The next film is Raining Stones (1993) which again, even more darkly follows the struggles of a working-class father, Bob (played by Bruce Jones, the former Les Battersby from ‘Coronation Street’) trying to eke out a meagre living in order that he can afford a confirmation dress for his 7-year-old daughter. The film is both a tragic and heartwarming tale of a man who tries all sorts of different failed enterprises to get money, only to have no luck. The results are both funny and sad. Tomlinson returns again in a pre-‘Royale Family’ role and, as in Riff-Raff is hilarious and is an even bigger loser than Bob. The film takes a sinister turn when Bob eventually borrows money from loan sharks who threatens Bob’s wife while she is baking. But Bob finds unlikely salvation in the local priest; also unusual for Loach that the saviour is a man of the cloth.

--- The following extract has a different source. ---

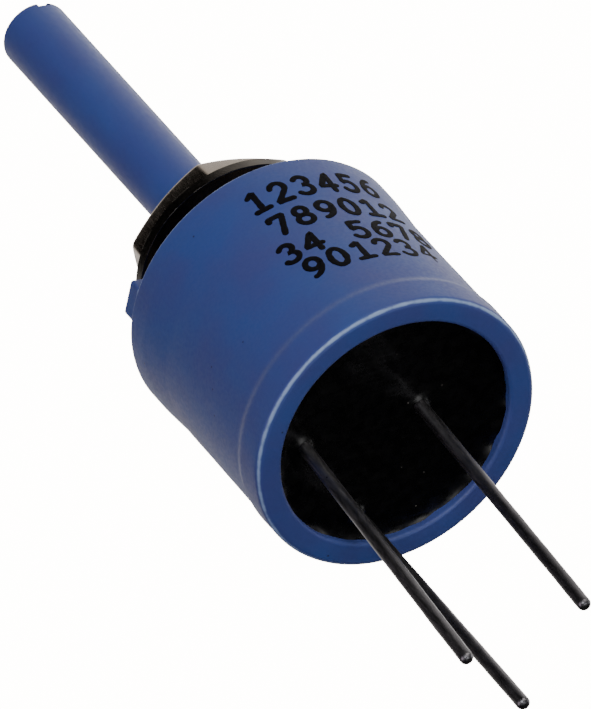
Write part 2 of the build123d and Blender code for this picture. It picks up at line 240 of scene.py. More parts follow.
# ---- materials -------------------------------------------------------------------------------------
def linear(hex_colour):
    """An sRGB hex colour, such as 2f4c84, as linear light with full alpha."""
    channels = np.array([int(hex_colour[i:i + 2], 16) / 255 for i in (0, 2, 4)])
    light = np.where(channels <= 0.04045, channels / 12.92, ((channels + 0.055) / 1.055) ** 2.4)
    return (*light.tolist(), 1.0)


def add(tree, kind, inputs=None, **settings):
    """One node of a kind with its settings. Each input is a value, or the socket that feeds it."""
    made = tree.nodes.new(kind)
    for name, value in settings.items():
        setattr(made, name, value)
    for name, value in (inputs or {}).items():
        if isinstance(value, bpy.types.NodeSocket):
            tree.links.new(value, made.inputs[name])
        else:
            made.inputs[name].default_value = value
    return made


def finish(name, colours, cloud_mm, grain_mm, roughness, relief_mm, stretch=(1, 1, 1), specks=(), **sockets):
    """A material of two colours that drift into each other over cloud_mm, with a grain of grain_mm that
    moves the roughness between its two values and stands relief_mm high. stretch draws the grain out along
    an axis. Each speck is (colour, spacing in mm, share of the spacing that a dot covers, seed)."""
    material = bpy.data.materials.new(name)
    material.use_nodes = True
    tree = material.node_tree
    shader = tree.nodes["Principled BSDF"]
    for socket, value in sockets.items():
        shader.inputs[socket.replace("_", " ")].default_value = value
    place = add(tree, "ShaderNodeTexCoord")
    millimetres = add(tree, "ShaderNodeVectorMath", {0: place.outputs["Object"], 1: (1 / MM,) * 3},
                      operation="MULTIPLY")
    drawn = add(tree, "ShaderNodeMapping", {"Vector": millimetres.outputs[0], "Scale": stretch})
    cloud = add(tree, "ShaderNodeTexNoise",
                {"Vector": drawn.outputs[0], "Scale": 1 / cloud_mm, "Detail": 3.0})
    spread = add(tree, "ShaderNodeMapRange",
                 {"Value": cloud.outputs["Fac"], "From Min": 0.35, "From Max": 0.65})
    grain = add(tree, "ShaderNodeTexNoise",
                {"Vector": drawn.outputs[0], "Scale": 1 / grain_mm, "Detail": 2.0})
    colour = add(tree, "ShaderNodeMix", {0: spread.outputs[0], 6: linear(colours[0]), 7: linear(colours[1])},
                 data_type="RGBA").outputs[2]
    for tint, spacing, share, seed in specks:
        dots = add(tree, "ShaderNodeMapping", {"Vector": millimetres.outputs[0], "Location": (seed,) * 3})
        cell = add(tree, "ShaderNodeTexVoronoi", {"Vector": dots.outputs[0], "Scale": 1 / spacing})
        inside = add(tree, "ShaderNodeMapRange", {"Value": cell.outputs["Distance"], "From Min": share,
                                                  "From Max": share * 0.5})
        colour = add(tree, "ShaderNodeMix", {0: inside.outputs[0], 6: colour, 7: linear(tint)},
                     data_type="RGBA").outputs[2]
    rough = add(tree, "ShaderNodeMapRange", {"Value": grain.outputs["Fac"], "From Min": 0.3, "From Max": 0.7,
                                             "To Min": roughness[0], "To Max": roughness[1]})
    bump = add(tree, "ShaderNodeBump", {"Height": grain.outputs["Fac"], "Distance": relief_mm * MM})
    tree.links.new(colour, shader.inputs["Base Color"])
    tree.links.new(rough.outputs[0], shader.inputs["Roughness"])
    tree.links.new(bump.outputs[0], shader.inputs["Normal"])
    return material


def paint_edge_highlight(material, rings, width, tint):
    """Paints a highlight along a moulding's edges: pales its colour within a width of each circle (radius,
    height) about Z, broken up by noise, so that the edge shows a painted highlight as a thin uneven line."""
    tree = material.node_tree
    shader = tree.nodes["Principled BSDF"]
    place = add(tree, "ShaderNodeTexCoord")
    point = add(tree, "ShaderNodeVectorMath", {0: place.outputs["Object"], 1: (1 / MM,) * 3},
                operation="MULTIPLY")
    flat = add(tree, "ShaderNodeVectorMath", {0: point.outputs[0], 1: (1, 1, 0)}, operation="MULTIPLY")
    from_axis = add(tree, "ShaderNodeVectorMath", {0: flat.outputs[0]}, operation="LENGTH")
    height = add(tree, "ShaderNodeSeparateXYZ", {0: point.outputs[0]})
    section = add(tree, "ShaderNodeCombineXYZ", {"X": from_axis.outputs["Value"], "Y": height.outputs["Z"]})
    broken = add(tree, "ShaderNodeTexNoise", {"Vector": point.outputs[0], "Scale": 1.6, "Detail": 4.0})
    colour = shader.inputs["Base Color"].links[0].from_socket
    for radius, level in rings:
        away = add(tree, "ShaderNodeVectorMath", {0: section.outputs[0], 1: (radius, level, 0)},
                   operation="DISTANCE")
        near = add(tree, "ShaderNodeMapRange",
                   {"Value": away.outputs["Value"], "From Min": width, "From Max": 0.0})
        highlit = add(tree, "ShaderNodeMath", {0: near.outputs[0], 1: broken.outputs["Fac"]},
                   operation="MULTIPLY")
        share = add(tree, "ShaderNodeMapRange",
                    {"Value": highlit.outputs[0], "From Min": 0.12, "From Max": 0.42})
        colour = add(tree, "ShaderNodeMix", {0: share.outputs[0], 6: colour, 7: linear(tint)},
                     data_type="RGBA").outputs[2]
    tree.links.new(colour, shader.inputs["Base Color"])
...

While Riff-Raff and Raining Stones have a great deal of humour, there are no such laughs to be had in Ladybird Ladybird. The lightest part of the film is in the opening when we are introduced to Liverpudlian single mother Maggie (played by Scouser norther comic, Crissy Rock) who is living in London is seen singing karoke in a pub. After she has had her turn she is approached by a Paraguayan immigrant, Jorge (Vladimir Vega) who chats her up and after an evening drinking takes her back to his place. Jorge seems to be too good to be true, leading Maggie t0 become wary. Jorge comforts her and she soon reveals that she has four children from four different fathers. In a flashback we see she and her mother were phsically abused by her father when she was a child and as an adult goes from one violent relationship to another, including with Simon (Ray Winstone). When she is out one evening, her children are injured in a house fire, leading the authorities to take her children away from her. She fights doggedly to get them back, but her mistrust of the authorities and her own temperament against them leads to her undoing, making her another of Loach’s heroic losers. Jorge proves to be a very patient man who shows her love, but when the walls go up, the strain begins to show on him. When she falls pregnant again with Jorge’s child she sees fresh hope.
All three films are powerful and representative of Loach’s career. Alone and collectively they are a strong indictment of Tory Britain and in this age of austerity and another Tory government these films have become as relevant now as they were in the early 1990s. Also in each of the films, but most particularly in Ladybird Ladybird there is strong mistrust of the authorities, even those such as the Social Services who are there to do good, but here they and the police are seen as part of the problem. The genius of this film is in non-professional actress Rock’s convincing and complex performance.
On the discs there are additional extras including two Q&A interviews with Loach as well as am indepth documentary on the director, ‘Carry on Ken’.